Can an algorithm be trained to recognize different childhood coughs?

Respiratory illnesses affect hundreds of millions of children worldwide. In this blog, Dr Paul Porter, author of a new study in Respiratory Research, talks about the development of a new tool for diagnosing childhood respiratory disease, using only a smartphone, acoustic analysis, and the power of mathematics.

https://respiratory-research.biomedcentral.com/articles/10.1186/s12931-019-1046-6

Respiratory disorders are the second most common reason for children to attend an emergency department. Pneumonia claims the lives of approximately 900,000 children each year, and lower respiratory infections are a leading cause of reduced quality of life and life span worldwide. To help address this, we have developed a tool designed to separate different pediatric respiratory diseases based on the sound of the cough they cause.

We assembled a collaborative research team . . . to develop and test an algorithm that could recognize common childhood respiratory disorders

Accurate and timely diagnosis of respiratory conditions is essential to initiate appropriate treatment. Unfortunately, diagnostic conditions are not ideal in many circumstances which can be due to difficulties with access to trained clinicians or investigations. Doctors need to be physically present to perform a clinical evaluation, which limits the use of telemedicine for respiratory-related consultations. During a time in which telemedicine is globally expanding, we feel it is important to look at new ways of approaching respiratory assessments.

Over the past six years, my research unit has focused on examining the rapid evolution of clinical medicine, particularly the influence of artificial intelligence (AI) in diagnosis. In 2016 I was introduced to Assoc Prof Udantha Abeyratne from the University of Queensland who had conducted exciting work diagnosing childhood pneumonia via analysis of cough sounds in Indonesia. With support from the Bill & Melinda Gates Foundation Grand Challenges in Global Health Exploration grant, he had shown that the sound of a cough carries acoustic information about lower airway pathology.

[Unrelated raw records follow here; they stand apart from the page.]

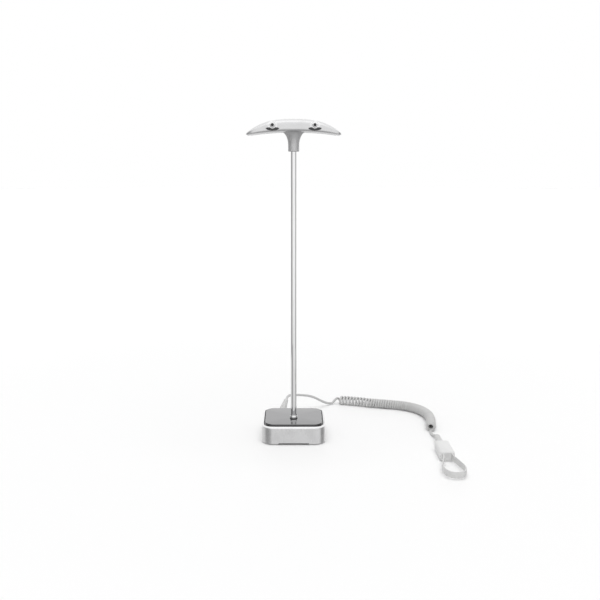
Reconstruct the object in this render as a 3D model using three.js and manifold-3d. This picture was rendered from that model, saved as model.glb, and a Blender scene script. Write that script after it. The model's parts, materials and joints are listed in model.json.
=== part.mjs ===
// Headphone display stand with a tethered sensor.
// A square weighted base carries a slim rod, the rod carries an arched saddle for the headband,
// and a curly tether leaves the back of the base and ends in a sensor with a strap loop.
// Millimetres, +Z up, front is -Y. The origin is the centre of the base on the table.

import * as THREE from 'three';
import { mergeVertices } from 'three/addons/utils/BufferGeometryUtils.js';
import Module from 'manifold-3d';

const wasm = await Module();
wasm.setup();

// ---------------------------------------------------------------- driving dimensions

const GAP = 0.3;                    // clearance between neighbouring pieces

// base
const BASE_SIDE = 50;
const BASE_CORNER = 9.5;
const BASE_FOOT_Z = 0.5;            // housing's lower edge, held off the table by the pad
const BASE_RIM_Z = 15;              // top of the housing's rim
const BASE_CHAMFER = 1.3;
const BASE_WALL = 2.2;
const DECK_TOP_Z = 14.4;            // floor of the recess that takes the top plate
const DECK_THICKNESS = 2;
const PLATE_SIDE = 45.2;
const PLATE_TOP_Z = 16.3;
const GASKET_WIDTH = 0.8;
const COVER_THICKNESS = 1.8;
const PAD_SIDE = 40;
const PAD_THICKNESS = 0.7;
const POST_OFFSET = 17.5;           // screw posts, from the base's centre
const POST_RADIUS = 2.8;
const SCREW_HOLE_RADIUS = 1.5;
const NOTCH_WIDTH = 24;             // shallow notch under the front edge
const NOTCH_HEIGHT = 0.9;

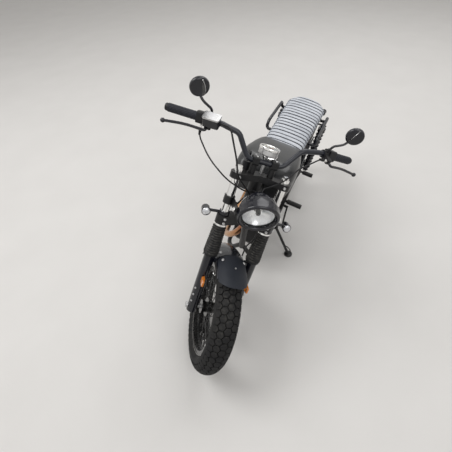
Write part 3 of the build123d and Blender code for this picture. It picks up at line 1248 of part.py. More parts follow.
def rear_fender():
    """The rear fender with its mount under the seat rails, the tail bracket and the plate carrier."""
    radius = REAR_RADIUS + REAR_FENDER_GAP + FENDER_WALL
    arch = fender_arch(radius, REAR_FENDER_HALF_WIDTH, 30, FENDER_WALL, REAR_FENDER_START, REAR_FENDER_END)
    bead = fender_beads(radius - 30 - FENDER_WALL / 2, REAR_FENDER_HALF_WIDTH, REAR_FENDER_START, REAR_FENDER_END)
    arch = REAR_WHEEL * arch.fuse(*bead)
    top = RAIL_HEIGHT - RAIL_RADIUS - SEAT_GAP
    tab_x = RAIL_REAR
    bottom = REAR_RADIUS + math.sqrt((radius - 2) ** 2 - (abs(tab_x) + 12) ** 2)
    arch += Pos(tab_x, 0, (top + bottom) / 2) * Box(24, 50, top - bottom)
    inner_x = -math.sqrt((radius - 2) ** 2 - (TAIL_Z - REAR_RADIUS + 18) ** 2)
    arch += Pos((inner_x + TAIL_FACE) / 2, 0, TAIL_Z) * Box(inner_x - TAIL_FACE, 2 * BRACKET_HALF_WIDTH, 36)
    return arch + Pos(TAIL_FACE + 2, 0, TAIL_Z - 90) * Box(4, 150, 150)


def tail_lamp():
    """The round tail lamp on its bracket."""
    lamp = rod((TAIL_FACE - SEAT_GAP, 0, TAIL_Z), (TAIL_FACE - 40, 0, TAIL_Z), 34)
    return fillet(lamp.edges().group_by(Axis.X)[0], 12)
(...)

Finding common purpose in improving child health, Udantha and I committed to investigating whether a mathematical algorithm could be trained to recognize characteristics embedded in the cough sounds of different respiratory conditions. We assembled a collaborative research team comprising of pediatric clinicians from Western Australia to collect clinical data and acoustic and AI engineers from Queensland to develp and test an algorithm that could recognize common childhood respiratory disorders.  The test would sit on a ubiquitous smart device, such as an iPhone, for easier recording and analysis.

Provided by author

What did we do?

We collected a clinical and cough sound database from 1437 children aged from 29 days to 12 years across two hospitals in Western Australia. From this, we used a training set of 852 patients to develop an algorithm to recognize specific acoustic features characteristic of various respiratory disorders. In our approach, we utilize technology akin to that used successfully in speech recognition: analyzing cough and breath sounds and the associated respiratory sound stream as a ‘language’ with its features operating as phonemes, words and sentences.

We looked at five different conditions: consolidative pneumonia, croup, asthma, bronchiolitis, and the presence of general lower respiratory tract disease (LRTD). We then used the other patients in our database (n=585) to test the accuracy of the tool, compared to clinical panel diagnoses.

What did we find?

The algorithm showed excellent performance in detecting common childhood respiratory disorders. The levels of agreement with clinical consensus were: for asthma (PPA 97%, NPA 91%); pneumonia (PPA 87%, NPA 85%); LRTD (PPA 83%, NPA 82%); croup (PPA 85%, NPA 82%); bronchiolitis (PPA 84%, NPA 81%).

For pneumonia diagnosis, the results exceeded the performance of other scoring systems, including the World Health Organization criteria for pneumonia diagnosis, where tool sensitivity is a priority.

Where can this tool be used?

The advantage that this technology brings is the ability to identify common respiratory disorders without the need for clinical examination, or indeed standard investigations (such as x-rays) or bronchodilator testing. The ability to provide a point-of-care diagnostic output reduces the time between obtaining and waiting for x-ray and other results. For these reasons, the technology would be useful for telehealth consultations and in remote area health services where there is limited access to healthcare.

The tool’s ability to differentiate asthma from pneumonia would be particularly useful in low-income countries where diagnostic guidelines favor pneumonia diagnosis, to the point that up to 50% of children under the age of five years diagnosed with pneumonia could have had their illness reclassified as asthma.

This study shows how new technologies such as machine learning, mathematical modelling and clinical medicine can come together to successfully develop a novel way of assessing and diagnosing disease. We are optimistic that the technology will add to, rather than replace, the stethoscope as a valuable diagnostic aid, to be used when a clinical examination is not possible.

We are now expanding our investigations to look at adult respiratory diseases and to examine the use of our technology to stratify disease severity.